Work required :: Determine the number of lines containing the word "from". Reply with it and nothing else.

Recorded data ::

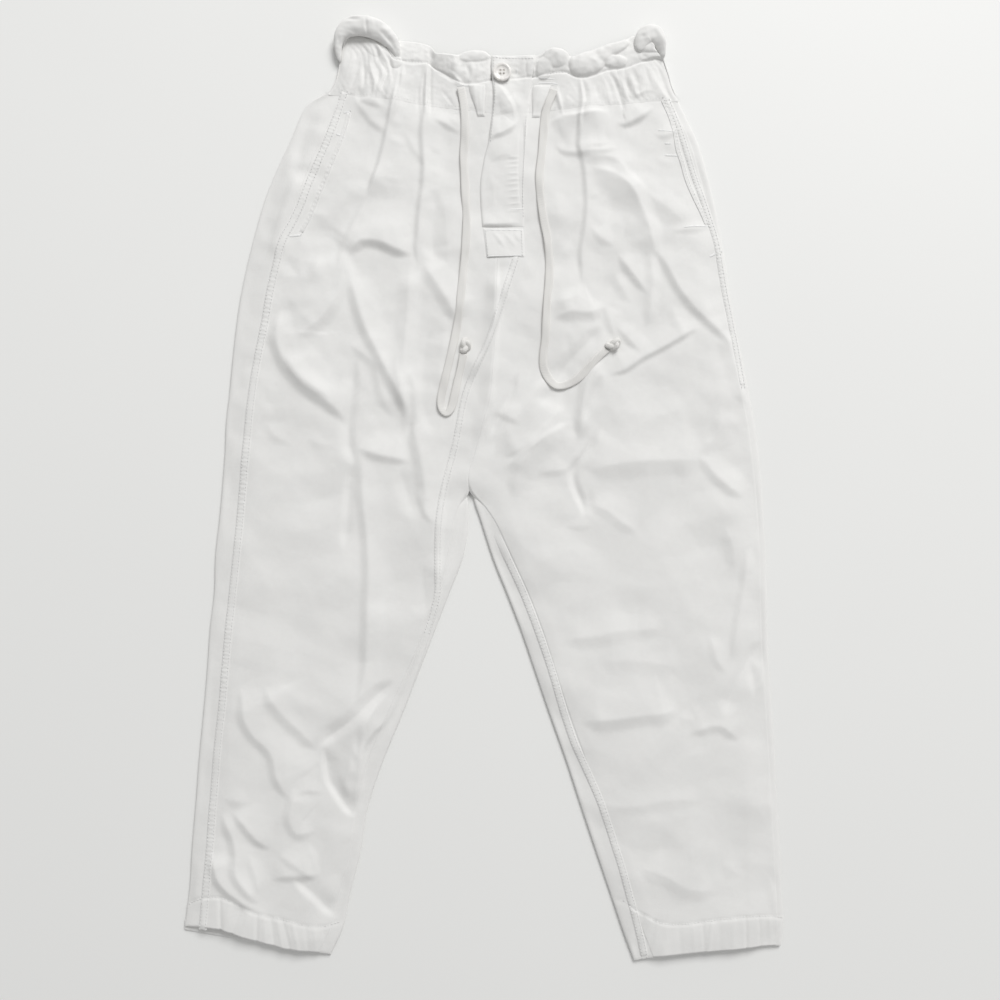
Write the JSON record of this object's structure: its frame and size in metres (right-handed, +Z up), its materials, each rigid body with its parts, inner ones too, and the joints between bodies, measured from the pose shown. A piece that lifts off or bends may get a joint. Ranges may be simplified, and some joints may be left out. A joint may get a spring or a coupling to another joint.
{
  "type": "paperbag waist trousers",
  "caption": "White cotton twill paperbag waist trousers laid flat, with a gathered casing and frill, buttoned fly, belt loops, slash pockets, tapered legs and a knotted drawstring.",
  "frame": {"origin": "middle of the outline seen from above, on the surface the trousers lie on", "axes": "+X to the viewer's right (the wearer's left), +Y from the hems to the waist, +Z up from the surface, out of the front of the trousers"},
  "size_m": [0.6076, 0.9658, 0.0177],
  "materials": {
    "twill": "matte white cotton twill",
    "cord": "matte flat woven cotton",
    "button": "satin white plastic"
  },
  "bodies": {
    "root": {"leg_front_right": "twill", "leg_front_left": "twill", "leg_back_right": "twill", "leg_back_left": "twill", "pocket_edge_right": "twill", "pocket_edge_left": "twill", "casing_front_right": "twill", "casing_front_left": "twill", "casing_back": "twill", "frill_front_right": "twill", "frill_front_left": "twill", "frill_back": "twill", "frill_curl_right": "twill", "frill_curl_left": "twill", "fly_flap": "twill", "fly_end": "twill", "belt_loop_right": "twill", "belt_loop_left": "twill", "button": "button", "drawstring_right": "cord", "drawstring_left": "cord", "drawstring_knot_right": "cord", "drawstring_knot_left": "cord"}
  },
  "joints": []
}
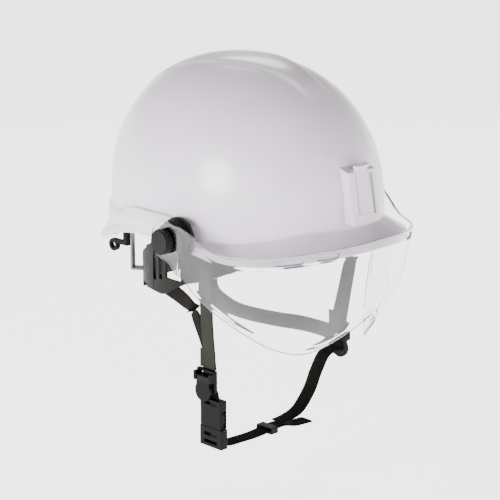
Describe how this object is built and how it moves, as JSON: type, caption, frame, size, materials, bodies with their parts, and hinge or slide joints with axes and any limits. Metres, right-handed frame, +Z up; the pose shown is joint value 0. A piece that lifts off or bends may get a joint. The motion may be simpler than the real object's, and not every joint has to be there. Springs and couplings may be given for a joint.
{
  "type": "safety helmet with visor",
  "caption": "White safety helmet with a short brim, clear half-face visor on side pivots, ratchet headband, webbing chin harness and a front accessory clip.",
  "frame": {"origin": "on the helmet's centre line, level with the foot of the dome", "axes": "+Z up, -Y the way the wearer faces, +X the wearer's left"},
  "size_m": [0.2656, 0.3116, 0.342],
  "materials": {
    "shell_white": "satin",
    "plastic_grey": "matte",
    "plastic_black": "matte",
    "hub_black": "gloss",
    "webbing_grey": "woven",
    "lens_clear": "clear polycarbonate",
    "lens_ear_clear": "clear polycarbonate",
    "pad_pale": "soft textile",
    "pad_black": "soft foam",
    "steel": "brushed"
  },
  "bodies": {
    "helmet": {"shell": "shell_white", "front_mount": "shell_white", "front_clip": "shell_white", "rear_clips": "plastic_black", "lanyard_eye": "plastic_black", "adapter_right": "plastic_grey", "adapter_left": "plastic_grey", "headband": "plastic_grey", "sweatband": "pad_pale", "side_arm_right": "plastic_grey", "side_arm_left": "plastic_grey", "nape_guide_right": "plastic_grey", "nape_guide_left": "plastic_grey", "nape_hangers": "pad_pale", "ratchet_housing": "plastic_grey", "ratchet_cover": "plastic_grey", "knob_screw": "steel", "nape_pad": "pad_black", "crown_strap_long": "webbing_grey", "crown_strap_right": "webbing_grey", "crown_strap_left": "webbing_grey", "crown_pad": "pad_black", "suspension_keys": "plastic_grey", "strap_anchors": "plastic_grey", "front_strap_right": "webbing_grey", "front_strap_left": "webbing_grey", "rear_strap_right": "webbing_grey", "rear_strap_left": "webbing_grey", "junction_patches": "webbing_grey", "adjuster_right": "plastic_black", "adjuster_left": "plastic_black", "lower_strap": "webbing_grey", "buckle_socket": "plastic_black", "chin_strap_far": "webbing_grey"},
    "visor": {"visor_lens": "lens_clear", "lens_ear_right": "lens_ear_clear", "lens_ear_left": "lens_ear_clear", "lens_hub_right": "hub_black", "lens_hub_left": "hub_black"},
    "knob_right": {"visor_knob_right": "plastic_grey"},
    "knob_left": {"visor_knob_left": "plastic_grey"},
    "ratchet": {"ratchet_knob": "plastic_grey", "pinion": "plastic_black"},
    "rack_r": {"rack_right": "plastic_grey"},
    "rack_l": {"rack_left": "plastic_grey"},
    "lever_right": {"cam_lever_right": "plastic_black"},
    "lever_left": {"cam_lever_left": "plastic_black"},
    "chin": {"buckle_tongue": "plastic_black", "chin_strap_near": "webbing_grey"},
    "keeper": {"strap_keeper": "plastic_black"}
  },
  "joints": [
    {"name": "visor_tilt", "type": "hinge", "parent": "helmet", "child": "visor", "pos_m": [0, -0.035, -0.014], "axis": [-1, 0, 0], "range_deg": [0, 46]},
    {"name": "knob_right_turn", "type": "hinge", "parent": "helmet", "child": "knob_right", "pos_m": [-0.128, -0.035, -0.014], "axis": [-1, 0, 0], "range_deg": [-90, 90]},
    {"name": "knob_left_turn", "type": "hinge", "parent": "helmet", "child": "knob_left", "pos_m": [0.128, -0.035, -0.014], "axis": [1, 0, 0], "range_deg": [-90, 90]},
    {"name": "ratchet_turn", "type": "hinge", "parent": "helmet", "child": "ratchet", "pos_m": [0, 0.11, -0.0755], "axis": [0, 1, 0], "range_deg": [-60, 60]},
    {"name": "rack_right_slide", "type": "hinge", "parent": "helmet", "child": "rack_r", "pos_m": [0, 0.029, -0.0755], "axis": [0, 0, 1], "range_deg": [-5.3, 5.3]},
    {"name": "rack_left_slide", "type": "hinge", "parent": "helmet", "child": "rack_l", "pos_m": [0, 0.029, -0.0755], "axis": [0, 0, 1], "range_deg": [-5.3, 5.3]},
    {"name": "lever_right_flip", "type": "hinge", "parent": "helmet", "child": "lever_right", "pos_m": [-0.088, -0.041, -0.142], "axis": [0, 1, 0], "range_deg": [0, 70]},
    {"name": "lever_left_flip", "type": "hinge", "parent": "helmet", "child": "lever_left", "pos_m": [0.088, -0.041, -0.142], "axis": [0, -1, 0], "range_deg": [0, 70]},
    {"name": "buckle_release", "type": "slide", "parent": "helmet", "child": "chin", "axis": [0, 0, -1], "range_m": [0, 0.02]},
    {"name": "keeper_slide", "type": "slide", "parent": "chin", "child": "keeper", "axis": [1, 0, 0], "range_m": [-0.005, 0.005]}
  ],
  "couplings": [
    {"joint": "rack_right_slide", "follows": "ratchet_turn", "ratio": -0.08571},
    {"joint": "rack_left_slide", "follows": "ratchet_turn", "ratio": 0.08571}
  ]
}
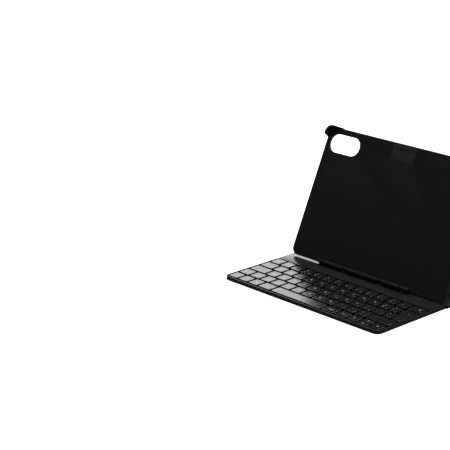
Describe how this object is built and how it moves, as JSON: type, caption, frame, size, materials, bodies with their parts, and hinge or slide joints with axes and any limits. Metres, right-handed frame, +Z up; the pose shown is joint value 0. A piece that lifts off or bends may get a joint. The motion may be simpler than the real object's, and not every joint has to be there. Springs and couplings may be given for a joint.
{
  "type": "tablet keyboard case",
  "caption": "Folding tablet keyboard case: a thin keyboard base, a tilted back panel with camera window and hinged foot, and a rear support flap.",
  "frame": {"origin": "on the table, under the middle of the base's depth and width", "axes": "+X across the keyboard to the typist's right, +Y from the typist towards the standing panel, +Z up"},
  "size_m": [0.2646, 0.1982, 0.1722],
  "materials": {
    "soft_skin": "fine-grained matte polyurethane skin",
    "fold_skin": "bare folded skin along a crease",
    "lining": "very smooth matte lining",
    "shell": "moulded satin plastic",
    "deck": "satin painted top plate",
    "keycap": "satin keycaps with pale printed legends",
    "black_metal": "black anodised sheet",
    "membrane": "printed black film",
    "dome_rubber": "moulded silicone",
    "scissor_plastic": "glass-filled plastic",
    "board_green": "solder-masked board",
    "magnet": "nickel-plated magnet",
    "hinge_black": "black moulded plastic",
    "pin_steel": "ground steel",
    "trim": "polished moulded ring",
    "bumper": "soft-touch moulding",
    "ledge": "satin moulding",
    "contact_gold": "gold-plated contacts",
    "inlay": "smooth inlay"
  },
  "bodies": {
    "base": {"bottom_cover": "soft_skin", "chassis": "shell", "deck_plate": "deck", "support_plate": "black_metal", "key_membrane": "membrane", "rubber_domes": "dome_rubber", "scissor_frames": "scissor_plastic", "circuit_board": "board_green", "deck_magnets": "magnet", "rear_board": "shell", "rear_cover": "soft_skin", "spine_hinge": "fold_skin"},
    "foot": {"foot_bar": "hinge_black", "hinge_pin": "pin_steel", "foot_magnets": "magnet"},
    "panel": {"panel_board": "shell", "panel_lining": "lining", "panel_back_cover": "soft_skin", "panel_magnets": "magnet", "camera_trim": "trim", "corner_bumper": "bumper", "tablet_ledge": "ledge", "contact_block": "hinge_black", "contact_pins": "contact_gold", "pen_window": "inlay", "crease_hinge": "fold_skin"},
    "flap": {"flap_board": "shell", "flap_cover": "soft_skin"},
    "spine": {"spine_cover": "soft_skin"},
    "key_escape": {"key_escape": "keycap"},
    "key_tab": {"key_tab": "keycap"},
    "key_caps": {"key_caps": "keycap"},
    "key_shift_left": {"key_shift_left": "keycap"},
    "key_angle": {"key_angle": "keycap"},
    "key_control_left": {"key_control_left": "keycap"},
    "key_function": {"key_function": "keycap"},
    "key_meta": {"key_meta": "keycap"},
    "key_alt_left": {"key_alt_left": "keycap"},
    "key_space": {"key_space": "keycap"},
    "key_alt_right": {"key_alt_right": "keycap"},
    "key_control_right": {"key_control_right": "keycap"},
    "key_arrow_left": {"key_arrow_left": "keycap"},
    "key_arrow_up": {"key_arrow_up": "keycap"},
    "key_arrow_down": {"key_arrow_down": "keycap"},
    "key_arrow_right": {"key_arrow_right": "keycap"},
    "key_shift_right": {"key_shift_right": "keycap"},
    "key_enter": {"key_enter": "keycap"},
    "key_backspace": {"key_backspace": "keycap"},
    "keys_z_a_q_1": {"keys_z_a_q_1": "keycap"},
    "keys_x_s_w_2": {"keys_x_s_w_2": "keycap"},
    "keys_c_d_e_3": {"keys_c_d_e_3": "keycap"},
    "keys_v_f_r_4": {"keys_v_f_r_4": "keycap"},
    "keys_b_g_t_5": {"keys_b_g_t_5": "keycap"},
    "keys_n_h_y_6": {"keys_n_h_y_6": "keycap"},
    "keys_m_j_u_7": {"keys_m_j_u_7": "keycap"},
    "keys_comma_k_i_8": {"keys_comma_k_i_8": "keycap"},
    "keys_period_l_o_9": {"keys_period_l_o_9": "keycap"},
    "keys_slash_semicolon_p_0": {"keys_slash_semicolon_p_0": "keycap"},
    "keys_quote_bracket_left_minus": {"keys_quote_bracket_left_minus": "keycap"},
    "keys_hash_bracket_right_equals": {"keys_hash_bracket_right_equals": "keycap"}
  },
  "joints": [
    {"name": "foot_slide", "type": "slide", "parent": "base", "child": "foot", "axis": [0, 1, 0], "range_m": [0, 0.05539]},
    {"name": "panel_fold", "type": "hinge", "parent": "foot", "child": "panel", "pos_m": [0, 0.02867, 0.0101], "axis": [1, 0, 0], "range_deg": [0, 114.27]},
    {"name": "flap_fold", "type": "hinge", "parent": "panel", "child": "flap", "pos_m": [0, 0.05774, 0.06062], "axis": [1, 0, 0], "range_deg": [-65.69, 0]},
    {"name": "spine_fold", "type": "hinge", "parent": "base", "child": "spine", "pos_m": [0, 0.09125, 0.0025], "axis": [1, 0, 0], "range_deg": [0, 46.23]},
    {"name": "key_escape_press", "type": "slide", "parent": "base", "child": "key_escape", "axis": [0, 0, -1], "range_m": [0, 0.0012], "stiffness_N_per_m": 300, "springref_m": -0.0008, "deforming": ["rubber_domes", "scissor_frames"]},
    {"name": "key_tab_press", "type": "slide", "parent": "base", "child": "key_tab", "axis": [0, 0, -1], "range_m": [0, 0.0012], "stiffness_N_per_m": 300, "springref_m": -0.0008, "deforming": ["rubber_domes", "scissor_frames"]},
    {"name": "key_caps_press", "type": "slide", "parent": "base", "child": "key_caps", "axis": [0, 0, -1], "range_m": [0, 0.0012], "stiffness_N_per_m": 300, "springref_m": -0.0008, "deforming": ["rubber_domes", "scissor_frames"]},
    {"name": "key_shift_left_press", "type": "slide", "parent": "base", "child": "key_shift_left", "axis": [0, 0, -1], "range_m": [0, 0.0012], "stiffness_N_per_m": 300, "springref_m": -0.0008, "deforming": ["rubber_domes", "scissor_frames"]},
    {"name": "key_angle_press", "type": "slide", "parent": "base", "child": "key_angle", "axis": [0, 0, -1], "range_m": [0, 0.0012], "stiffness_N_per_m": 300, "springref_m": -0.0008, "deforming": ["rubber_domes", "scissor_frames"]},
    {"name": "key_control_left_press", "type": "slide", "parent": "base", "child": "key_control_left", "axis": [0, 0, -1], "range_m": [0, 0.0012], "stiffness_N_per_m": 300, "springref_m": -0.0008, "deforming": ["rubber_domes", "scissor_frames"]},
    {"name": "key_function_press", "type": "slide", "parent": "base", "child": "key_function", "axis": [0, 0, -1], "range_m": [0, 0.0012], "stiffness_N_per_m": 300, "springref_m": -0.0008, "deforming": ["rubber_domes", "scissor_frames"]},
    {"name": "key_meta_press", "type": "slide", "parent": "base", "child": "key_meta", "axis": [0, 0, -1], "range_m": [0, 0.0012], "stiffness_N_per_m": 300, "springref_m": -0.0008, "deforming": ["rubber_domes", "scissor_frames"]},
    {"name": "key_alt_left_press", "type": "slide", "parent": "base", "child": "key_alt_left", "axis": [0, 0, -1], "range_m": [0, 0.0012], "stiffness_N_per_m": 300, "springref_m": -0.0008, "deforming": ["rubber_domes", "scissor_frames"]},
    {"name": "key_space_press", "type": "slide", "parent": "base", "child": "key_space", "axis": [0, 0, -1], "range_m": [0, 0.0012], "stiffness_N_per_m": 300, "springref_m": -0.0008, "deforming": ["rubber_domes", "scissor_frames"]},
    {"name": "key_alt_right_press", "type": "slide", "parent": "base", "child": "key_alt_right", "axis": [0, 0, -1], "range_m": [0, 0.0012], "stiffness_N_per_m": 300, "springref_m": -0.0008, "deforming": ["rubber_domes", "scissor_frames"]},
    {"name": "key_control_right_press", "type": "slide", "parent": "base", "child": "key_control_right", "axis": [0, 0, -1], "range_m": [0, 0.0012], "stiffness_N_per_m": 300, "springref_m": -0.0008, "deforming": ["rubber_domes", "scissor_frames"]},
    {"name": "key_arrow_left_press", "type": "slide", "parent": "base", "child": "key_arrow_left", "axis": [0, 0, -1], "range_m": [0, 0.0012], "stiffness_N_per_m": 300, "springref_m": -0.0008, "deforming": ["rubber_domes", "scissor_frames"]},
    {"name": "key_arrow_up_press", "type": "slide", "parent": "base", "child": "key_arrow_up", "axis": [0, 0, -1], "range_m": [0, 0.0012], "stiffness_N_per_m": 300, "springref_m": -0.0008, "deforming": ["rubber_domes", "scissor_frames"]},
    {"name": "key_arrow_down_press", "type": "slide", "parent": "base", "child": "key_arrow_down", "axis": [0, 0, -1], "range_m": [0, 0.0012], "stiffness_N_per_m": 300, "springref_m": -0.0008, "deforming": ["rubber_domes", "scissor_frames"]},
    {"name": "key_arrow_right_press", "type": "slide", "parent": "base", "child": "key_arrow_right", "axis": [0, 0, -1], "range_m": [0, 0.0012], "stiffness_N_per_m": 300, "springref_m": -0.0008, "deforming": ["rubber_domes", "scissor_frames"]},
    {"name": "key_shift_right_press", "type": "slide", "parent": "base", "child": "key_shift_right", "axis": [0, 0, -1], "range_m": [0, 0.0012], "stiffness_N_per_m": 300, "springref_m": -0.0008, "deforming": ["rubber_domes", "scissor_frames"]},
    {"name": "key_enter_press", "type": "slide", "parent": "base", "child": "key_enter", "axis": [0, 0, -1], "range_m": [0, 0.0012], "stiffness_N_per_m": 300, "springref_m": -0.0008, "deforming": ["rubber_domes", "scissor_frames"]},
    {"name": "key_backspace_press", "type": "slide", "parent": "base", "child": "key_backspace", "axis": [0, 0, -1], "range_m": [0, 0.0012], "stiffness_N_per_m": 300, "springref_m": -0.0008, "deforming": ["rubber_domes", "scissor_frames"]},
    {"name": "keys_z_a_q_1_press", "type": "slide", "parent": "base", "child": "keys_z_a_q_1", "axis": [0, 0, -1], "range_m": [0, 0.0012], "stiffness_N_per_m": 300, "springref_m": -0.0008, "deforming": ["rubber_domes", "scissor_frames"]},
    {"name": "keys_x_s_w_2_press", "type": "slide", "parent": "base", "child": "keys_x_s_w_2", "axis": [0, 0, -1], "range_m": [0, 0.0012], "stiffness_N_per_m": 300, "springref_m": -0.0008, "deforming": ["rubber_domes", "scissor_frames"]},
    {"name": "keys_c_d_e_3_press", "type": "slide", "parent": "base", "child": "keys_c_d_e_3", "axis": [0, 0, -1], "range_m": [0, 0.0012], "stiffness_N_per_m": 300, "springref_m": -0.0008, "deforming": ["rubber_domes", "scissor_frames"]},
    {"name": "keys_v_f_r_4_press", "type": "slide", "parent": "base", "child": "keys_v_f_r_4", "axis": [0, 0, -1], "range_m": [0, 0.0012], "stiffness_N_per_m": 300, "springref_m": -0.0008, "deforming": ["rubber_domes", "scissor_frames"]},
    {"name": "keys_b_g_t_5_press", "type": "slide", "parent": "base", "child": "keys_b_g_t_5", "axis": [0, 0, -1], "range_m": [0, 0.0012], "stiffness_N_per_m": 300, "springref_m": -0.0008, "deforming": ["rubber_domes", "scissor_frames"]},
    {"name": "keys_n_h_y_6_press", "type": "slide", "parent": "base", "child": "keys_n_h_y_6", "axis": [0, 0, -1], "range_m": [0, 0.0012], "stiffness_N_per_m": 300, "springref_m": -0.0008, "deforming": ["rubber_domes", "scissor_frames"]},
    {"name": "keys_m_j_u_7_press", "type": "slide", "parent": "base", "child": "keys_m_j_u_7", "axis": [0, 0, -1], "range_m": [0, 0.0012], "stiffness_N_per_m": 300, "springref_m": -0.0008, "deforming": ["rubber_domes", "scissor_frames"]},
    {"name": "keys_comma_k_i_8_press", "type": "slide", "parent": "base", "child": "keys_comma_k_i_8", "axis": [0, 0, -1], "range_m": [0, 0.0012], "stiffness_N_per_m": 300, "springref_m": -0.0008, "deforming": ["rubber_domes", "scissor_frames"]},
    {"name": "keys_period_l_o_9_press", "type": "slide", "parent": "base", "child": "keys_period_l_o_9", "axis": [0, 0, -1], "range_m": [0, 0.0012], "stiffness_N_per_m": 300, "springref_m": -0.0008, "deforming": ["rubber_domes", "scissor_frames"]},
    {"name": "keys_slash_semicolon_p_0_press", "type": "slide", "parent": "base", "child": "keys_slash_semicolon_p_0", "axis": [0, 0, -1], "range_m": [0, 0.0012], "stiffness_N_per_m": 300, "springref_m": -0.0008, "deforming": ["rubber_domes", "scissor_frames"]},
    {"name": "keys_quote_bracket_left_minus_press", "type": "slide", "parent": "base", "child": "keys_quote_bracket_left_minus", "axis": [0, 0, -1], "range_m": [0, 0.0012], "stiffness_N_per_m": 300, "springref_m": -0.0008, "deforming": ["rubber_domes", "scissor_frames"]},
    {"name": "keys_hash_bracket_right_equals_press", "type": "slide", "parent": "base", "child": "keys_hash_bracket_right_equals", "axis": [0, 0, -1], "range_m": [0, 0.0012], "stiffness_N_per_m": 300, "springref_m": -0.0008, "deforming": ["rubber_domes", "scissor_frames"]}
  ],
  "couplings": [
    {"joint": "foot_slide", "follows": "panel_fold", "m_per_rad": 0.027769},
    {"joint": "flap_fold", "follows": "panel_fold", "ratio": -0.57479},
    {"joint": "spine_fold", "follows": "panel_fold", "ratio": 0.40446}
  ]
}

Task answer :: 3